Stetson University law professor Peter Lake said the young activists were private individuals “who are suffering very personal wrongs,” but have been transformed into limited public figures because they’re “involved in matters of public importance.” The line between private person and public figure isn’t always clear, Lake said, nor is the threshold for what constitutes a true threat or inflicts emotional distress.
Because these women have voluntarily come forward, it may be even harder for them to prove defamation, according to Ross Miller of the Fordham University School of Law.
“Just because you receive a mean email or tweet doesn’t mean you can necessarily do anything about it,” Miller said.
Annie Clark, a UNC alumna who co-founded End Rape On Campus with Pino and a few other women, said they put their names and faces with their stories and complaints so they could be “relatable.” All of them already knew of other women who’d been assaulted, but either didn’t report, or didn’t want to ever discuss it publicly. Clark said she’s reminded of this every time a new story goes out, and a flood of new survivors come forward.
“We’re not the same people we were a year ago,” Pino said.
The women working for End Rape On Campus have become a de facto emergency hotline, fielding what can sometimes be dozens of suicide calls in a month, and they can come at 3 in the morning. Sulkowicz, who worked with the group preparing the complaint against Columbia, was stopped multiple times by strangers who had been assaulted.
“We’re not the same people we were a year ago.”
“When a complete stranger confides in you that they’re a survivor, it’s a lot to deal with,” Sulkowicz said. “So many people have come out to me.
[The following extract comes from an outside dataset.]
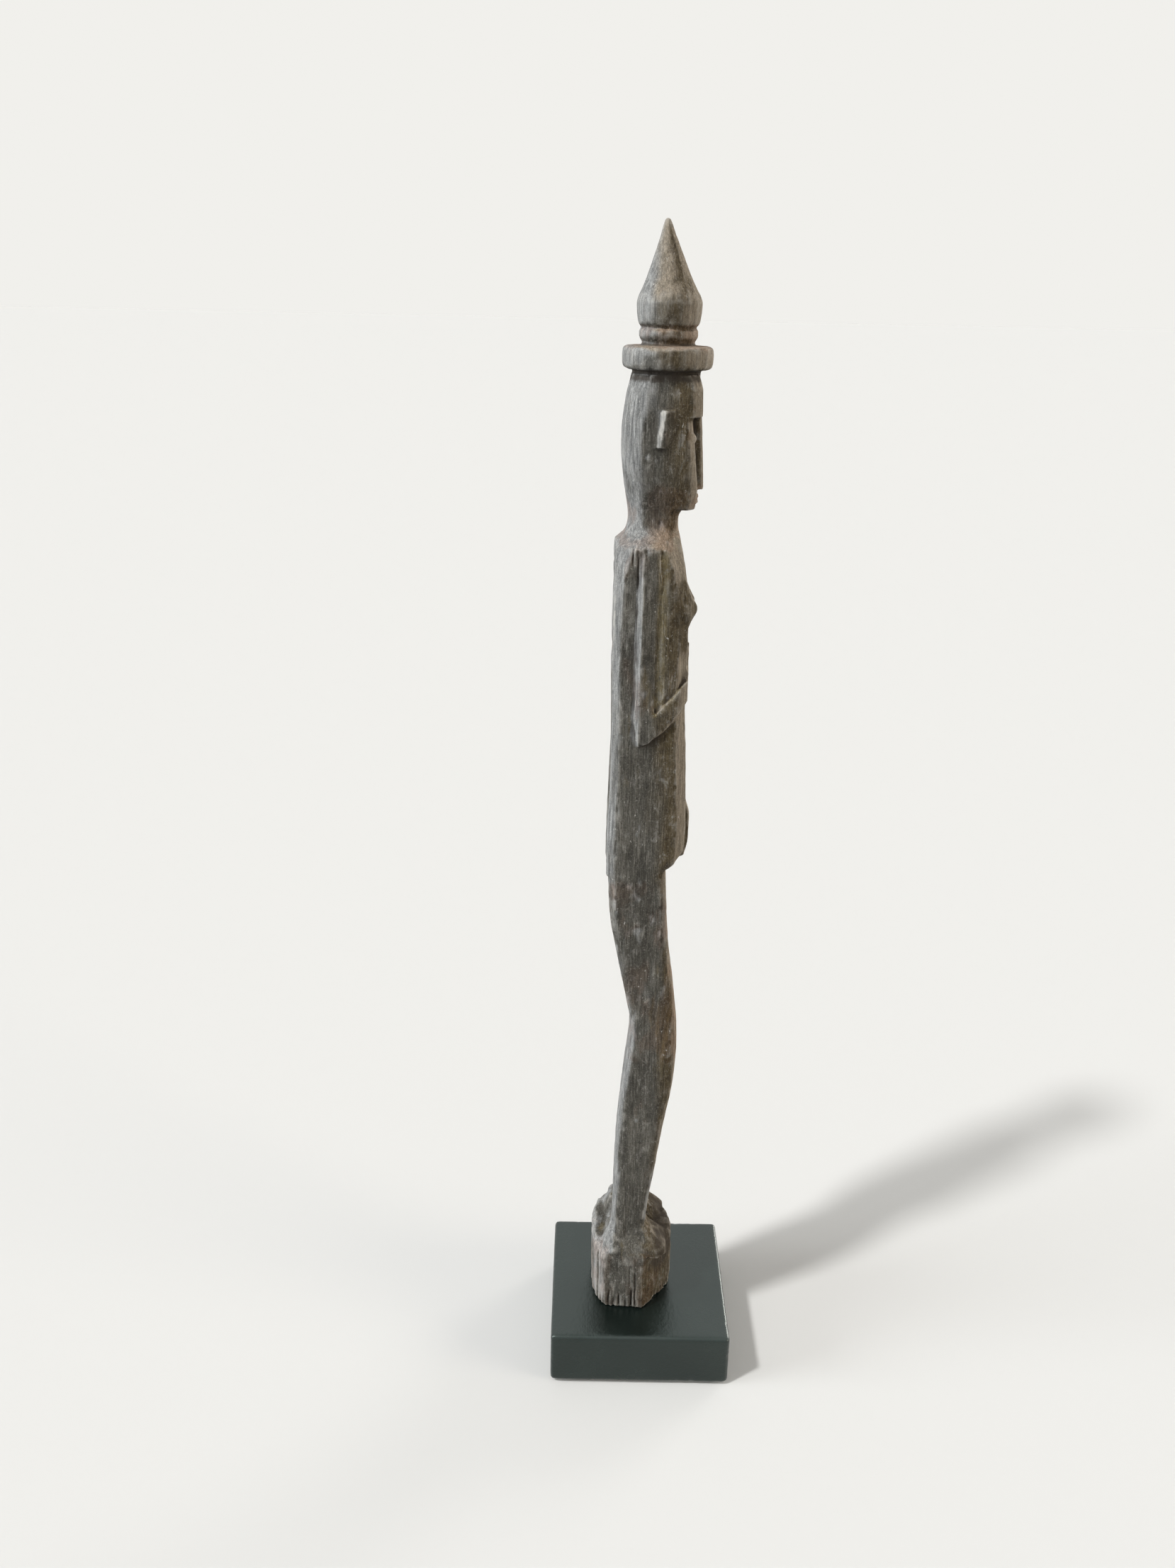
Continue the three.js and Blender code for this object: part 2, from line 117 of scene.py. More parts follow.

As much as I want to be there for every single person on Earth, it’s a lot of stress.”
Becoming the public face of a protest for some activists has backfired, burdening them beyond what young people can handle.
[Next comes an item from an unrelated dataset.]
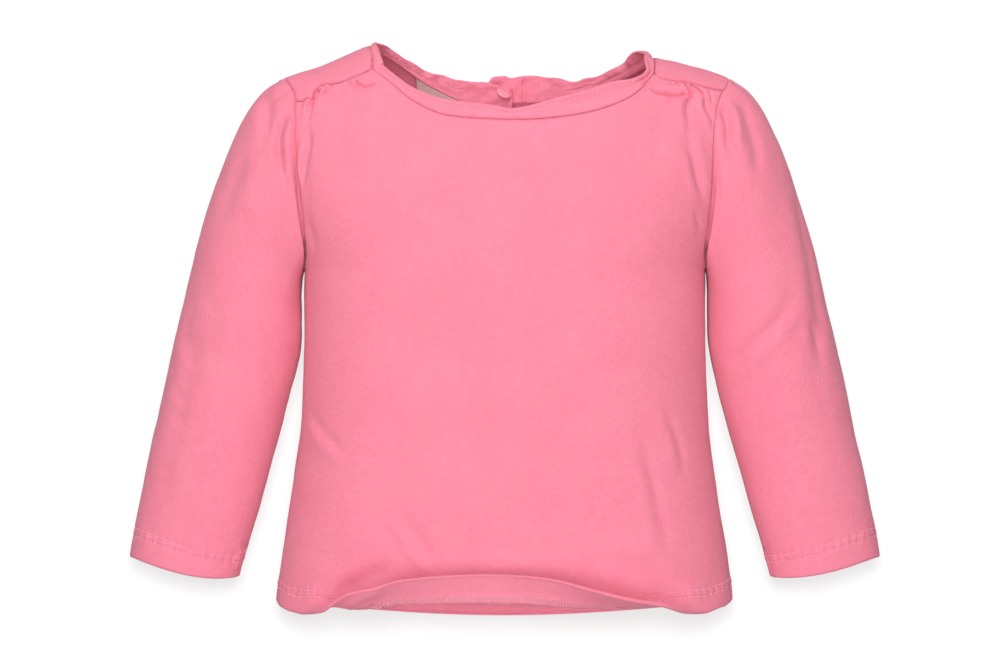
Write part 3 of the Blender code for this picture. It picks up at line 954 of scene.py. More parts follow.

The irony, of course, is that all of the women believe they were treated terribly by their schools after reporting sexual assaults, something University of Oregon researcher Jennifer Freyd calls “institutional betrayal.” Almost none of them said they would trust their school to step in and stop harassment, or to help them if they get overwhelmed.
“Most people and survivors I work with have lost more in academics, in classes, and loans, jobs, relationships with their friends, with their family, going public and talking about this,” Clark said. “While I wouldn’t change my decision, it has definitely been very hard. It’s not easy. It’s not fun.”
Some critics have accused the activists of profiting from the publicity. The truth is the complete opposite. If they give a speech, there’s no check. If they participate in a documentary, TV show or magazine photo shoot, there is no payday. Covering the rent can become a significant challenge.
“Most of us were either full-time students or working somewhere,” Clark explained. “It almost becomes a second job that you’re not getting paid for. At one point, Andrea [Pino] and I were working in a tent and getting WiFi from a frozen yogurt shop. So if anyone thinks this was somehow monetarily beneficial, it’s a complete misunderstanding.”
Clark, for one, left her job at the University of Oregon and now has a part-time job at a bakery. She and Pino live in Los Angeles now, devoting much of their time to the cause. Brodsky and Bolger of Know Your IX are often busy working with lawmakers and media, or writing at Feministing.com. Sulkowicz, still at Columbia, is trying to make it through finals and her last semester. Many other complainants who work with these women and haven’t dropped out of college are looking for work following graduation.
“It’s still something that’s really difficult for me to pinpoint, but it does boil down to a culture of disbelief of survivors,” said Wagatwe Wanjuki, who left Tufts University after criticizing the school for its response to her assault.
“There’s really nothing to gain, it’s not a lucrative act in the least,” Wanjuki noted. “It’s very hard, and difficult and sometimes it can be a dangerous thing to do.”
For all of the stress, these women also have created a network of support. Whether it’s harassment, an article or comment that triggers memories, or simply undone work, they have a private Facebook network for encouragement. A frequent admonition is “never read the comment section,” otherwise you might notice postings like, “Emma is ISIS. Let’s bomb her. Her mattress makes a good target.”
Brodsky said she’s heard from current students and alumni who had been assaulted decades before, who felt encouraged by their activism. Some faculty members have quietly complimented the activists for coming forward.
“We supported each other through it,” Brodsky said of her group of activists at Yale. But she cautioned they “were very lucky.” Many other complainants had deal with “terrible pushback” without help, she said.